This movie left me reeling with turmoil and confusion, with feelings of sadness and despair. Those are the notes it strives for.
“Jacob’s Ladder” enters into the hallucinations of a desperate mind, and lives there. It evokes a paranoid-schizophrenic state as effectively as any film I have ever seen. Despite an ending that is intended as victorious, the movie is a thoroughly painful and depressing experience – but, it must be said, one that has been powerfully written, directed and acted.
The story stars Tim Robbins, previously the pleasant young hero of such films as “Bull Durham,” as an American soldier in Vietnam who undergoes a shocking battle experience. The actual nature of the experience is withheld until the end of the film – and even then, we cannot be completely sure we know the truth – but it appears to send him back into civilian life as a psychological time bomb.
Years pass. He gains a doctoral degree, but does not use it.
Instead, after a first marriage fails and a young son is killed in an accident, he goes to work for the U.S. Postal Service, and starts to live with a woman he meets there. Then terrible things begin to happen to him. He is nearly run down by a subway train. Almost run over in the streets. Faceless demons pursue him. His doctor is killed in an automobile explosion. So is a friend.
He begins to suspect that he and his Vietnam friends were victims of some kind of misbegotten Army experiment. That day of their bloody battlefield experience, they all grew dizzy and their heads began to spin, and then he cannot remember what happened next. He was wounded, yes, and airlifted to a hospital – and what then? Flashbacks throughout the film follow his emergency treatment. But what is the secret of what happened? He gathers a group of fellow veterans, and they talk to a lawyer about representing them, but then the veterans and the lawyer back out.
I ordinarily am more than a little impatient with movies that deal with hallucinations, with dream states and delusions, because I feel artificially manipulated; the filmmakers are jerking my chain, and often it’s a lazy substitute for the bother of constructing an intelligent screenplay. “Jacob’s Ladder” is so well made, however, that I didn’t feel impatient this time, because I didn’t have the opportunity. The movie lives right on the raw edge of insanity, and carries us along with it.
Coming out of the film, riding down in the elevator with some fellow critics, I got involved in a conversation about the underlying reality of the film. Was it all a flashback – or a flashforward? What was real, and what was only in the hero’s mind? Are even the apparently “real” sequences the product of his imagination? More than this I should not say, because the film should have the opportunity to toy with you as it toyed with us.
Making a chart of the real and the imagined is not the point of “Jacob’s Ladder,” anyway. This movie is the portrait of a mental state, as Orson Welles’ “The Trial” and Ken Russell’s “Altered States” were. The screenplay is by Bruce Joel Rubin, who also wrote the completely different “Ghost,” and I’ve read an essay by him in which he talks about his original ideas for the film, and the way they were translated into visuals by the director, Adrian Lyne.

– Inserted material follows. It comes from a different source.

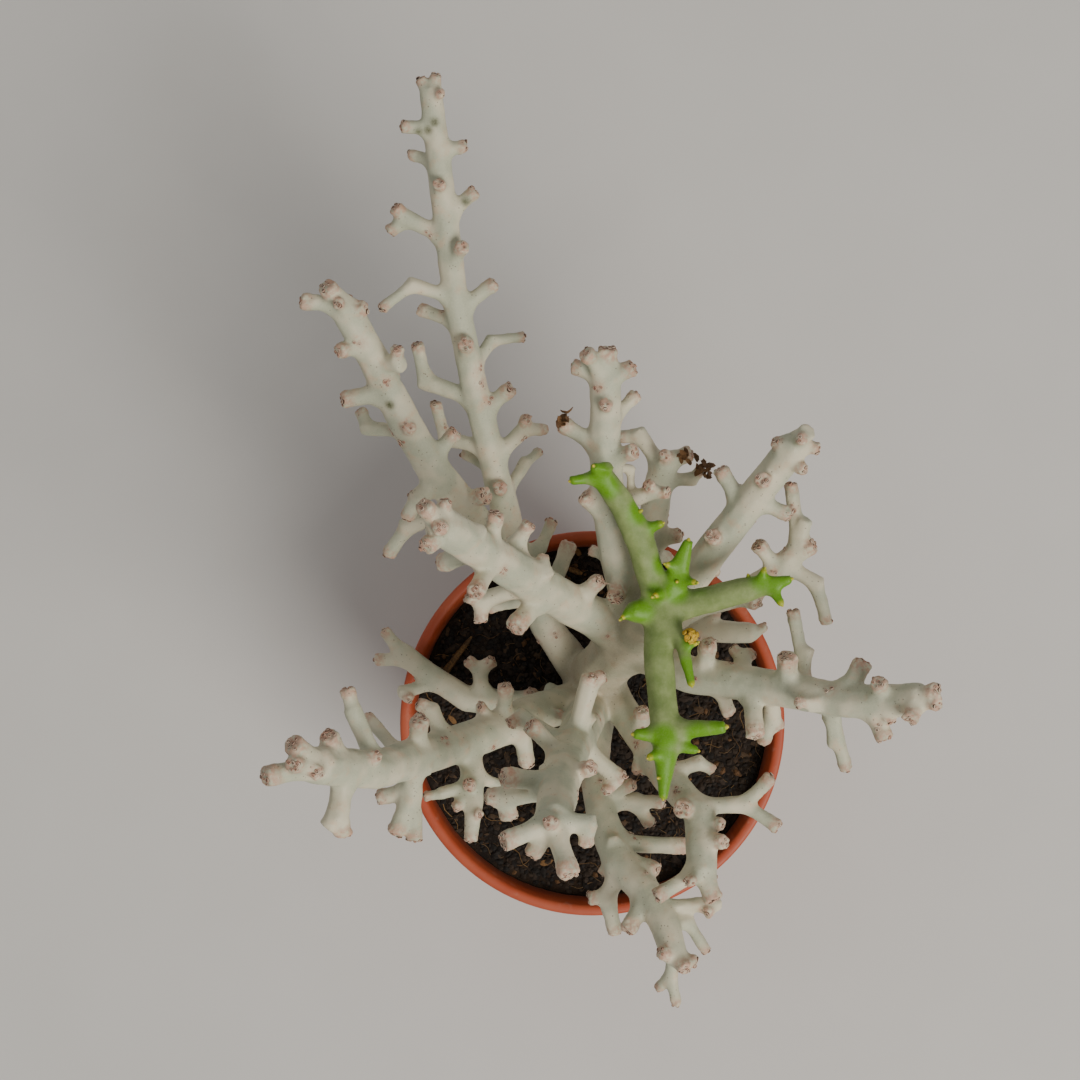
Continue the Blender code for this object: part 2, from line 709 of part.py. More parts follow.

Judging by the essay, Lyne has done a good job of determining what could be translated, and what could be safely left behind. Rubin’s original material, with its visions of demons and heaven and hell, has been replaced by the more frightening notion that paradise and the inferno are all about us here on Earth, and that we participate in one or the other almost by choice.
The key performances in the film are by Robbins and Elizabeth Pena, who plays the woman he lives with. It’s difficult to evaluate their work because the movie sets them the task of behaving in an utterly realistic, slice-of-life manner in many scenes (even some which are later revealed as hallucinations), and then coasting away into fearsome fantasy in other scenes. Pena achieves the difficult task here of creating a believable and even sympathetic woman while at the same time suggesting dimensions that the hero can only guess at.
Most films tell stories. “Jacob’s Ladder” undoubtedly contains a story, which can be extracted with a certain amount of thought.
(Since the ending can be read in two different ways, however, the extraction process could result in two different stories). That isn’t the point. What “Jacob’s Ladder” really wants to do is to evoke the feeling of a psychological state in the audience. We are intended to feel what the hero feels.
A lesser film would have ended with some dumb denouement in a courtroom, or some shootout with government security guys. This is a film about no less than life and death, and Jacob seems to stand at the midpoint of a ladder that reaches in two directions. Up to heaven, like the ladder that God put down for the Biblical Jacob in Genesis. Or down to hell, in drug-induced hallucinations. This movie was not a pleasant experience, but it was exhilarating in the sense that I was able to observe filmmakers working at the edge of their abilities and inspirations. Not every movie has to be fun.